Jiaozi are Chinese dumplings made with round wheat wrappers, stuffed with a filling of your choice, and either pleated or simply folded. They can be steamed, pan-fried, or as is the case here, boiled. There's nothing flashy about the very reasonably priced jiaozi at New Dumpling — no intricate pleats, no colorful vegetable-dyed wrappers. No matter which variety of jiaozi you choose here, they'll all look the same from the outside.

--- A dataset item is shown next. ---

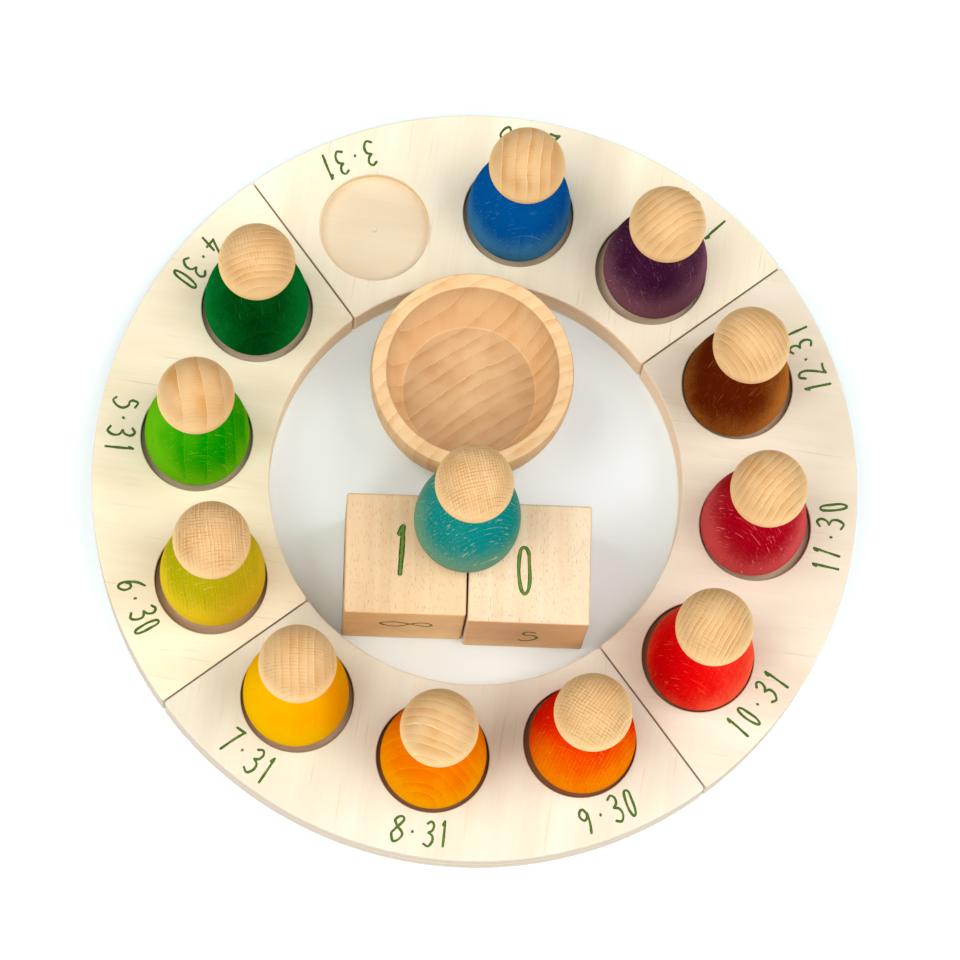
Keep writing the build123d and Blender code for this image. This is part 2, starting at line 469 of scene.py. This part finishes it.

But New Dumpling offers a variety of fillings that, as far as I know, is unparalleled in the area. In the open kitchen, you can see the cooks making each batch of 12 or so dumplings to order, scooping fillings from different bowls and folding them into the fresh wrappers, then tossing them into the pot for boiling. Some combinations are classic, like the version stuffed with green chives, shrimp, and pork. The pork provided richness, while the shrimp provided natural sweetness, cut by the slight heat of the chives. It was a well-balanced dumpling with familiar, comforting flavors. Use the white vinegar, soy sauce, and chili garlic provided at the table to mix your own dipping sauce according to your tastes. If you're looking for a more unusual variation stuffed with pork, try the version with pork and green peppers. This one was bursting with juice and had just a hint of heat from the green peppers, with a cravable, spicy-savory flavor.
Some options tend to veer a little sweet. The beef and carrot dumpling was made with finely ground beef and bits of minced carrot, which provided earthy flavor that reminded me of sweet potato. The flavor profile would be excellent in the colder months, though I found the texture a little too soft. But one of my favorites was the chicken and corn dumpling, made with crunchy, juicy corn kernels that added fun texture and natural sweetness to the dumpling. Think a comforting egg and corn soup, but in dumpling form.
The shrimp, zucchini, and egg dumpling, which combined springy shrimp with crunchy, juicy zucchini and fluffy, rich eggs, was a textural delight. The flavors were mild, yet nuanced. Even better was the tomato and egg dumpling. It's the only vegetarian dumpling on the menu, but it was also one of the best dumplings I tried. The eggs were even more cloud-like and airy than the shrimp and zucchini version, while bits of diced fresh tomato added a hint of acidity. Neither of these flavors will knock your socks off in terms of distinctive flavor, but they have that essence of fresh, homemade comfort food.
While it's tempting to order a meal consisting entirely of dumplings — as I did on my first visit out of sheer excitement — I think that ordering a variety of items makes for a more balanced, enjoyable dining experience. The green onion pancake, which had a just-right amount of greasiness, was a solid starter. Its crisp, flaky surfaces provided a textural contrast to the soft dumpling skins. The beef noodle soup came with a dark, opaque, and heavily spiced broth that had a hint of floral, tingling spice. The thick wheat noodles were nice and al dente, while the beef was served with tendon attached for optimum texture. It's a good dish for sharing, but maybe a little too oily to eat an entire bowl on your own.
Be sure to get at least one of the cold side dishes, which serve as the ideal palate cleansers between dumplings. My favorite was the pig ear salad, which was cut into extra-thin, crispy slices and served with shredded carrots, a handful of cilantro on top, and a hint of numbing spice. For balance, I'd also get the seaweed salad, which was made with strips of kombu seaweed and had a vinegary, refreshing flavor. Because this is comfort food, after all — and sometimes you need a reminder to eat your veggies.